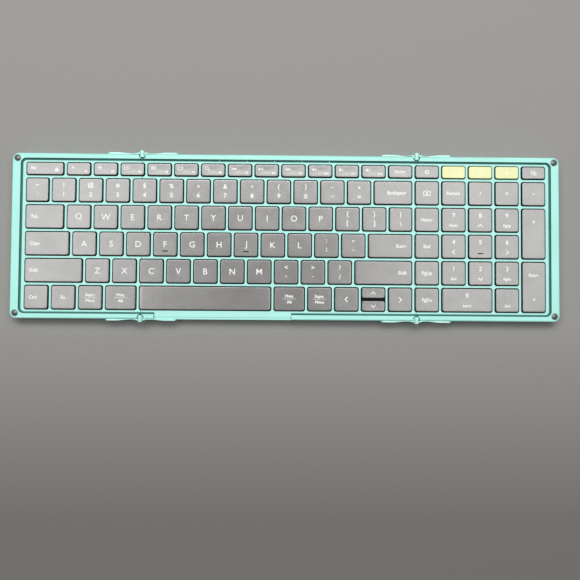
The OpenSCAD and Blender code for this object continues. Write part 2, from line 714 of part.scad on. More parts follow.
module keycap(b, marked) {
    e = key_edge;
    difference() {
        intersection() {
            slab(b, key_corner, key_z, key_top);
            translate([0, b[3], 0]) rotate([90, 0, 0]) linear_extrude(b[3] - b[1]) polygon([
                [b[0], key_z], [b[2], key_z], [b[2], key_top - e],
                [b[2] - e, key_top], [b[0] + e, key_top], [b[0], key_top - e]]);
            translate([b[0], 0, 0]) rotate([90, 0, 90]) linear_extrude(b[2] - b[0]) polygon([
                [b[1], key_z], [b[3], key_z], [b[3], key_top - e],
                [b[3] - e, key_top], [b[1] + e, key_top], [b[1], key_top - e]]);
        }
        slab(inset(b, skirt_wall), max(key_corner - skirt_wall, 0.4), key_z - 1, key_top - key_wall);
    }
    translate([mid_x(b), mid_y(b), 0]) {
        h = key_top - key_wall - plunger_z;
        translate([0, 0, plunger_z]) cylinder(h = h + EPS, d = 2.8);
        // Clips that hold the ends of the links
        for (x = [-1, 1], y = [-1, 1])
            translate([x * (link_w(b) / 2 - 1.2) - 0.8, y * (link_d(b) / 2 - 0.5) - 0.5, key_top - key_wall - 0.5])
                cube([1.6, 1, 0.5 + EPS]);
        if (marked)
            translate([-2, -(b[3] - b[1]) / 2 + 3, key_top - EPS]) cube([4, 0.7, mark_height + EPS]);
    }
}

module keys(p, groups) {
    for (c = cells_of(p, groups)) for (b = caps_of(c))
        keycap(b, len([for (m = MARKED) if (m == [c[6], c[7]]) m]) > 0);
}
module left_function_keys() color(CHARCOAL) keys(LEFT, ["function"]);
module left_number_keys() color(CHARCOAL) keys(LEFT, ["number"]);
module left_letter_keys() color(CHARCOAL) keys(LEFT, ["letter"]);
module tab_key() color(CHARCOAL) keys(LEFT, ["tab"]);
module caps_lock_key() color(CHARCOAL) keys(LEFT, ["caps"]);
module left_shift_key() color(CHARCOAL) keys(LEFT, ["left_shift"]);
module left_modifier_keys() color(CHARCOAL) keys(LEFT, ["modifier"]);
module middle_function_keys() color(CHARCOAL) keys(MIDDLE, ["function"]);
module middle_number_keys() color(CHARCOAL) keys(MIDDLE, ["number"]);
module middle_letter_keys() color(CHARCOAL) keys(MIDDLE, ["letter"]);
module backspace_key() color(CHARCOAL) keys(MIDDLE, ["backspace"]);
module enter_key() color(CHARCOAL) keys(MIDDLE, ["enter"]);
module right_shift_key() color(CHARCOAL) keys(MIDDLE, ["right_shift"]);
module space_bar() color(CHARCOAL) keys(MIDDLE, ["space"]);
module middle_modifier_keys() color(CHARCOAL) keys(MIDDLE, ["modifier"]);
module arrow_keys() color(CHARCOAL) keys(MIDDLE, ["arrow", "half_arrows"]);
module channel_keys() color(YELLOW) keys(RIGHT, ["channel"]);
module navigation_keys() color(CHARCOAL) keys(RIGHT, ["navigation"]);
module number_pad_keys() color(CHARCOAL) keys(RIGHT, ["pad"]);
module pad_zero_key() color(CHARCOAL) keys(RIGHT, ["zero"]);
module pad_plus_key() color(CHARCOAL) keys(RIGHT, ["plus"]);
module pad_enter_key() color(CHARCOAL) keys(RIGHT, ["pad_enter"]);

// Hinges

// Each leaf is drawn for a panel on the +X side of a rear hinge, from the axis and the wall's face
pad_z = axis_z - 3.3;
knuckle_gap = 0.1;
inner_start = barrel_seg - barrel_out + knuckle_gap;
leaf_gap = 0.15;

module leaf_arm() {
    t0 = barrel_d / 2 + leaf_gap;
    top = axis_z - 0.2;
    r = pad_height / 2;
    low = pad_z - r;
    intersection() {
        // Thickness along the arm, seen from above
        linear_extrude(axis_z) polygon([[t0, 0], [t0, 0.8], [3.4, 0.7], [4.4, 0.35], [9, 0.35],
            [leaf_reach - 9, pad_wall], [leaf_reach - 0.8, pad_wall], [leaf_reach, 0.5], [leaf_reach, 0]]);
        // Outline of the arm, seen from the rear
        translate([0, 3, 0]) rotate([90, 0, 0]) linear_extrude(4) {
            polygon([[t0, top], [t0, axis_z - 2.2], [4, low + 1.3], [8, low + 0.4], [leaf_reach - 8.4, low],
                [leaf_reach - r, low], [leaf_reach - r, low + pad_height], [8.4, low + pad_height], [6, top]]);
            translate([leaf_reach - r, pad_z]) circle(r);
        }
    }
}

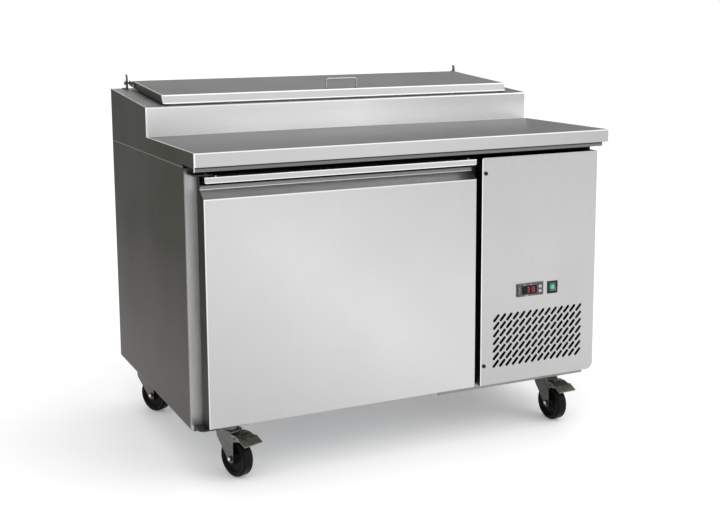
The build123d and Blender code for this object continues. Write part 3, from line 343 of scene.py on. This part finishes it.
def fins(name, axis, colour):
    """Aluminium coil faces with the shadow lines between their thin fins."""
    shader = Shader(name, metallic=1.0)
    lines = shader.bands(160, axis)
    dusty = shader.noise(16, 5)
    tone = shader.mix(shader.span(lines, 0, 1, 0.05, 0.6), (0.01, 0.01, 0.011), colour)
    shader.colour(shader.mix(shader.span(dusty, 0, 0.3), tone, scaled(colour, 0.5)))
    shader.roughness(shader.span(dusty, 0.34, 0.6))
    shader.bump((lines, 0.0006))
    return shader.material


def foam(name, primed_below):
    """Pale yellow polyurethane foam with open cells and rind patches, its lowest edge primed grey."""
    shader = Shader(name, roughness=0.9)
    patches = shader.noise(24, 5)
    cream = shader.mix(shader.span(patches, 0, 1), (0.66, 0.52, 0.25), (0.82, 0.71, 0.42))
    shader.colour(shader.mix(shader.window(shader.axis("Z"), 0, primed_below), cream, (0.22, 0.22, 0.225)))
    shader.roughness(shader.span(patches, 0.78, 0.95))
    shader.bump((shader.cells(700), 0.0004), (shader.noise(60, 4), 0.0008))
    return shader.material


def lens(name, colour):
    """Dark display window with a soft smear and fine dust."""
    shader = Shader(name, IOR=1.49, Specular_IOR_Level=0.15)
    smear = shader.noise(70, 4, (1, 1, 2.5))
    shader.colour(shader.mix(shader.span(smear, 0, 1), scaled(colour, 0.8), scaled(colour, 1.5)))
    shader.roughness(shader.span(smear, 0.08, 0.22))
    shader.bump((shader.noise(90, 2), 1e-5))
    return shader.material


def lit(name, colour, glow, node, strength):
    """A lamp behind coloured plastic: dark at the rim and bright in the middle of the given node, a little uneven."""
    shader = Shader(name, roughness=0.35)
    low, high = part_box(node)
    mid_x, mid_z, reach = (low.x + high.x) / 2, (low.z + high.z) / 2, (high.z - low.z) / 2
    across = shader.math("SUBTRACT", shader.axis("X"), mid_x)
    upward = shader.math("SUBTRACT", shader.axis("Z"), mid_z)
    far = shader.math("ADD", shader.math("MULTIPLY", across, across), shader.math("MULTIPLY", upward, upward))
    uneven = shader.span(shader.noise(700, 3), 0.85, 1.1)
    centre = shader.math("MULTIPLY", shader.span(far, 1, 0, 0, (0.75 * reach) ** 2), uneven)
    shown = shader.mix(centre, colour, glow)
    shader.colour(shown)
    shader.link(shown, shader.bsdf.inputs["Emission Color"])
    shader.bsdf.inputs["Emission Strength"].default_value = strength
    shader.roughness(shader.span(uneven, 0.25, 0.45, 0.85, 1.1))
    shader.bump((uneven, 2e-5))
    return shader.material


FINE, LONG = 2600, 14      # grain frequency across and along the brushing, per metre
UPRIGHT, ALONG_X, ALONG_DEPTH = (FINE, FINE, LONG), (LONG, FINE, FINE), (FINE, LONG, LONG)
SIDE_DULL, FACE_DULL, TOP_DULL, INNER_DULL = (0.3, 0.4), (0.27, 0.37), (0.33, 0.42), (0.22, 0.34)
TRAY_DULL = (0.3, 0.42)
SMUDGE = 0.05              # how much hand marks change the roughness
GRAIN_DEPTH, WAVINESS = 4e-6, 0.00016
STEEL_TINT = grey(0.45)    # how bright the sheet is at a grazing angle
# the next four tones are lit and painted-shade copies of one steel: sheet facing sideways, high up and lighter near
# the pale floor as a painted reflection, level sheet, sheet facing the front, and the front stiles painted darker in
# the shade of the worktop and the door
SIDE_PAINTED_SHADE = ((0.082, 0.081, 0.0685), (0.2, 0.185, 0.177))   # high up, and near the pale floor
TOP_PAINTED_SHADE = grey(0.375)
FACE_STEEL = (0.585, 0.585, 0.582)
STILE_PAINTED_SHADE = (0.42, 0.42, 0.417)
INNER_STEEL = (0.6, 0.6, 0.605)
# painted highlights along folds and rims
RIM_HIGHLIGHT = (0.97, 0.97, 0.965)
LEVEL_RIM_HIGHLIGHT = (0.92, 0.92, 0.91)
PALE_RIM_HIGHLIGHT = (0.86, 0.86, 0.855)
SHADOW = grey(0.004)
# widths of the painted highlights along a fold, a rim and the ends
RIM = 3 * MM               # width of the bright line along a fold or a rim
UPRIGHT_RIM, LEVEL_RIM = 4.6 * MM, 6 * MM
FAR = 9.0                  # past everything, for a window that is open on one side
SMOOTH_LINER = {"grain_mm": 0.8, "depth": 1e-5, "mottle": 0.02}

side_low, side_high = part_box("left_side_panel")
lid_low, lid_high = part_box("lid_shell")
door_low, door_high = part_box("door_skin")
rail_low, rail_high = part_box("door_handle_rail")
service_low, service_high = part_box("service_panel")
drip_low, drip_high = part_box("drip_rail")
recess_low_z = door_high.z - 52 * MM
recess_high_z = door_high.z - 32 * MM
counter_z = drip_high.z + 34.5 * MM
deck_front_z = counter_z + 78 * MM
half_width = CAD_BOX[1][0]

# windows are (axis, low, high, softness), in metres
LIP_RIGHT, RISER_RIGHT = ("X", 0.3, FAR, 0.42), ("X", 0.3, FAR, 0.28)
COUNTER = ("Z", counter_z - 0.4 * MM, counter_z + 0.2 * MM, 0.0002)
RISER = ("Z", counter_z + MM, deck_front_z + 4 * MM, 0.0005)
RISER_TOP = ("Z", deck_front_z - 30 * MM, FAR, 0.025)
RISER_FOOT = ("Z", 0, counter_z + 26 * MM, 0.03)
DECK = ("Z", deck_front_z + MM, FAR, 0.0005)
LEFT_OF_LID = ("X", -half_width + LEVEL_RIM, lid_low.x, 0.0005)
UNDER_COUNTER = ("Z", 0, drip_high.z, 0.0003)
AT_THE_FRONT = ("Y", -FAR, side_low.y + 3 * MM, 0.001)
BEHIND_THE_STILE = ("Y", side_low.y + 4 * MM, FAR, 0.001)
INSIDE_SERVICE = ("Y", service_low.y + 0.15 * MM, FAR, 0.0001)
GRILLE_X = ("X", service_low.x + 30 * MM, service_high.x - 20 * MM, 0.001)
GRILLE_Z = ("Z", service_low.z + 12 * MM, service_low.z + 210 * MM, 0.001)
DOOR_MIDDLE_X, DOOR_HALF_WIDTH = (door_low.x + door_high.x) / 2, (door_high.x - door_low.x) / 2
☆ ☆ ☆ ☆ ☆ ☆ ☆
◆ **WHAT YOU SHOULD DO**:
Copy every line above that includes the string "code".

◆ **SOLVED PROBLEM**:
The OpenSCAD and Blender code for this object continues. Write part 2, from line 714 of part.scad on. More parts follow.
The build123d and Blender code for this object continues. Write part 3, from line 343 of scene.py on. This part finishes it.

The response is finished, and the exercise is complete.